La "colpa" di Burke, il motivo della spedizione su un'isola sperduta, sarebbe stata quella di aver aiutato Bendetto XVI nella nomina di molti vescovi americani, tutti conservatori e critici di Obama. Bergoglio avrebbe, poi, nominato cardinali avversari alla linea dell'arcivescovo statunitense, due vicini alle posizioni dell'ex presidente degli Stati Uniti: Cupich e Tobin, che sarebbero annoverabili tra gli "anti-Trump". E nella presunta contrapposizione tra "conservatori" e "progressiti", ovviamente, rileva anche l'apposizione della firma ai "dubia" sull'esortazione pontificia "Amoris Laetitia". Tra i cardinali indipendenti, invece, Parolin, segretario di stato del Vaticano, si distanzierebbe da Bergoglio su due tematiche: l'immigrazione e l'opinione riguardo a Putin. L'incontro tra Francesco e Gentiloni sui migranti, peraltro, sarebbe avvenuto a casa dell'arcivescovo Angelo Becciu, numero due della segreteria di stato vaticana e non in quella di Parolin. Nessuno dei cardinali conservatori, però, è a capo di alcuna cordata. Come ricordato in questo editoriale, in fin dei conti, la Chiesa non è un'istituzione democratica. Non c'è, dunque, un disegno politico alternativo possibile. Sarah, ad esempio, per quanto sia stato nominato dal Papa attuale, incarna la linea di Ratzinger sulla liturgia ancorchè sia stato contraddetto da Bergoglio sulla "missa versus Orientem", non ha mai messo in discussione l'autorità del Papa. Così come gli altri che, semplificando, vengono definiti "tradizionalisti" o "conservatori". Del resto anche il defunto cardinal Caffarra aveva affermato: "Io sono nato papista, sono vissuto da papista e voglio morire da papista!", con un riferimento esplicito alle posizioni anticattoliche (l'uso della parola "papismo") da parte dei riformatori protestanti più agguerriti.
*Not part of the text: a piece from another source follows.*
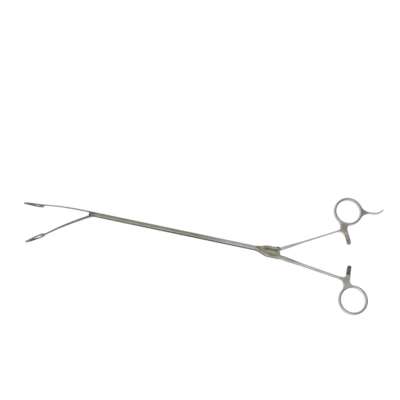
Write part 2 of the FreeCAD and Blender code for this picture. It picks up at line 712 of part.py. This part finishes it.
# Finger spur: a web from the ring that thins to a strip with a curled tail
def finger_spur_closed():
    web_r = web_radius()
    half = SPUR_T / 2
    tail_x = SPUR_NARROW + SPUR_STRAIGHT
    curl_c = Vector(tail_x, SPUR_CURL_R, 0)
    turn = math.radians(SPUR_CURL)
    upper_c = Vector(SPUR_NARROW, half + web_r, 0)
    lower_c = Vector(SPUR_NARROW, -half - web_r, 0)
    touch = math.atan2(upper_c.y, upper_c.x)
    root_r = RING_OUTER_R - RING_BAND / 2
    origin = Vector(0, 0, 0)
    start = -math.pi / 2
    tip_c = on_circle(curl_c, SPUR_CURL_R, start + turn)
    edges = [
        arc_about(origin, root_r, touch, -touch),
        line(on_circle(origin, root_r, -touch), on_circle(origin, RING_OUTER_R, -touch)),
        arc_about(lower_c, web_r, math.pi - touch, math.pi / 2),
        line(Vector(SPUR_NARROW, -half, 0), Vector(tail_x, -half, 0)),
        arc_about(curl_c, SPUR_CURL_R + half, start, start + turn),
        arc_about(tip_c, half, start + turn, start + turn + math.pi),
        arc_about(curl_c, SPUR_CURL_R - half, start + turn, start),
        line(Vector(tail_x, half, 0), Vector(SPUR_NARROW, half, 0)),
        arc_about(upper_c, web_r, -math.pi / 2, touch - math.pi),
        line(on_circle(origin, RING_OUTER_R, touch), on_circle(origin, root_r, touch)),
    ]
    spur = prism(edges, -SPUR_W / 2, SPUR_W / 2).cut(ring_band())
    spur.rotate(Vector(0, 0, 0), Vector(0, 0, 1), SPUR_ANGLE)
    spur.translate(Vector(RING_X, HANDLE_MID_Y + RING_OFFSET, 0))
    return spur


# Radius of the web's arcs, which touch both the ring and the strip
def web_radius():
    half = SPUR_T / 2
    return (SPUR_NARROW ** 2 + half ** 2 - RING_OUTER_R ** 2) / (2 * (RING_OUTER_R - half))


# Handle pieces drawn from the mirror line go up, or down for the fixed side
def upper_side(shape):
    shape.translate(Vector(0, HANDLE_MID_Y, 0))
    return shape


def lower_side(shape):
    flipped = shape.mirror(Vector(0, 0, 0), Vector(0, 1, 0))
    flipped.translate(Vector(0, HANDLE_MID_Y, 0))
    return flipped


def turned_over(shape):
    return shape.mirror(Vector(0, 0, 0), Vector(0, 0, 1))


def opened_handle(shape):
    shape.rotate(Vector(PIVOT_X, PIVOT_Y, 0), Vector(0, 0, 1), HANDLE_TRAVEL)
    return shape


def opened_jaw(shape):
    shape.rotate(Vector(JAW_PIVOT_X, JAW_PIVOT_Y, 0), Vector(0, 0, 1), JAW_TRAVEL)
    return shape


def build():
    return {
        "joint_body": joint_body(),
        "fixed_rail": fixed_rail(),
        "rail_rivets": rail_rivets(),
        "fixed_jaw": fixed_jaw(),
        "jaw_pivot_pin": jaw_pivot_pin(),
        "handle_pivot_screw": handle_pivot_screw(),
        "fixed_arm": fixed_arm(),
        "fixed_ring": lower_side(ring_piece(FIXED_ARM_V, FIXED_ARM_TIP_H)),
        "fixed_ratchet": lower_side(turned_over(ratchet_bar())),
        "slider_rod": slider_rod(),
        "slider_yoke": slider_yoke(),
        "jaw_drive_pin": jaw_drive_pin(),
        "handle_drive_pin": handle_drive_pin(),
        "moving_jaw": opened_jaw(moving_jaw_closed()),
        "moving_arm": opened_handle(moving_arm_closed()),
        "moving_ring": opened_handle(upper_side(ring_piece(MOVING_ARM_V, MOVING_ARM_TIP_H))),
        "moving_ratchet": opened_handle(upper_side(ratchet_bar())),
        "finger_spur": opened_handle(finger_spur_closed()),
    }


def export(pieces):
    os.makedirs("parts", exist_ok=True)
    for name, shape in pieces.items():
        shape.translate(Vector(0, 0, MID_Z))
        shape.exportStep("parts/" + name + ".step")
        print("%-20s solids %d valid %s volume %8.2f" % (
            name, len(shape.Solids), shape.isValid(), shape.Volume))


export(build())
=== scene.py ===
# %% [markdown]
# # Long ring-handled forceps with toothed jaws
# This lesson dresses a finished CAD model of a surgical instrument. The CAD
# model already holds the true shapes, so the work here is to give every
# surface the finish that it has in the hand: satin stainless steel, ground
# teeth, small heat colours beside the brazed joints, and soft studio light.

import math

import bpy
from mathutils import Matrix, Vector


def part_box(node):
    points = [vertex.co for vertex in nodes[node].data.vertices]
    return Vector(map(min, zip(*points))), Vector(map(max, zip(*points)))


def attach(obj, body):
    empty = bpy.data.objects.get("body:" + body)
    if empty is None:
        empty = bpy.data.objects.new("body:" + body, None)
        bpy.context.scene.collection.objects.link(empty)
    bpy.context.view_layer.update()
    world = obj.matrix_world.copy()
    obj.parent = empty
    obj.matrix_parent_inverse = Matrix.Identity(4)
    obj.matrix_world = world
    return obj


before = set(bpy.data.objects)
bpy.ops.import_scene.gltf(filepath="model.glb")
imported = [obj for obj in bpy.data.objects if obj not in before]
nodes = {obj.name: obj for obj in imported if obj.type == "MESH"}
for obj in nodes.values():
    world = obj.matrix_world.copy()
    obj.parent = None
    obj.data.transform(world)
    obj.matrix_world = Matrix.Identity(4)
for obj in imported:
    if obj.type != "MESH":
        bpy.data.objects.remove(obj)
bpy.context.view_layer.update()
print("CAD nodes:", sorted(nodes))

bpy.context.scene.view_settings.view_transform = "Standard"

# %% [markdown]
# ## Colours
# Colours are written as sRGB hex values, the way a colour picker shows them.
# Blender's shaders want linear light, so one function turns them over.

# %% Colour helper
def linear(hex_colour):
    """Linear RGBA from an sRGB hex value such as 8F8C7C."""
    channels = []
    for start in (0, 2, 4):
        value = int(hex_colour[start:start + 2], 16) / 255
        if value <= 0.04045:
            channels.append(value / 12.92)
        else:
            channels.append(((value + 0.055) / 1.055) ** 2.4)
    return (*channels, 1.0)


print("mid steel in linear light:", [round(c, 3) for c in linear("8F8C7C")])

# %% [markdown]
# ## The camera
# The photograph looks down on the instrument at 74 degrees, turned 12 degrees
# about the upright, from about two thirds of a metre. The lens follows from
# how far apart things are in the picture: 662 pixels of focal length in a
# picture 400 pixels wide.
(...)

Che esista o no uno scontro interno, sembra palesarsi che "Gli amici di Bergoglio sono i nemici di Ratzinger", come titolato in articolo di Matteo Carnieletto del 2015, tanto tra i prelati quanto tra i vaticanisti. Con qualche eccezione importante: quelli che hanno cambiato idea. Giuseppe Rusconi, vaticanista svizzero ed autore del blog Rossoporpora, non celebre per essere un bergogliano, sostiene che nonostante le apparenze fra i due ultimi pontificati c'è "una differenza che è palese nell'approccio pastorale, in quello comunicativo e per certi versi pure in ambito magisteriale". La "fludità" di una Chiesa focalizzata sulle tematiche ambientali e sull'immigrazione contro la "rigidità" dottrinale sui valori non negoziabili, tipica dei nostalgici di Ratzinger. La storia bimillenaria della Chiesa, ancorché in tempi e modi diversi, è sempre stata costellata da diversità di vedute se non da situazioni conflittuali. Nulla di nuovo, si dirà, al di là del Tevere. Siamo perciò convinti che – com’è accaduto in passato – la vicenda umana della Chiesa proseguirà nel corso dei secoli. Del resto chi non ricorda l’episodio del 1806 allorquando Napoleone, mentre portava via prigioniero verso la Francia papa Pio VII, si rivolgeva sprezzante al cardinale Consalvi, segretario di Stato, dicendogli: "In pochi anni, io avrò distrutto la Chiesa!". Ma il cardinale gli rispose con arguzia: "No, Maestà! non ci siamo riusciti noi preti, a distruggerla, e in 17 secoli.

Non ci riuscirà neppure lei". Pochi anni dopo Napoleone era a Sant'Elena, dove finiva i suoi giorni, mentre Pio VII rientrava a Roma il 24 maggio del 1814. Chiesa e Papi sono arrivati fino ad oggi. E così, con ogni probabilità, sarà in futuro.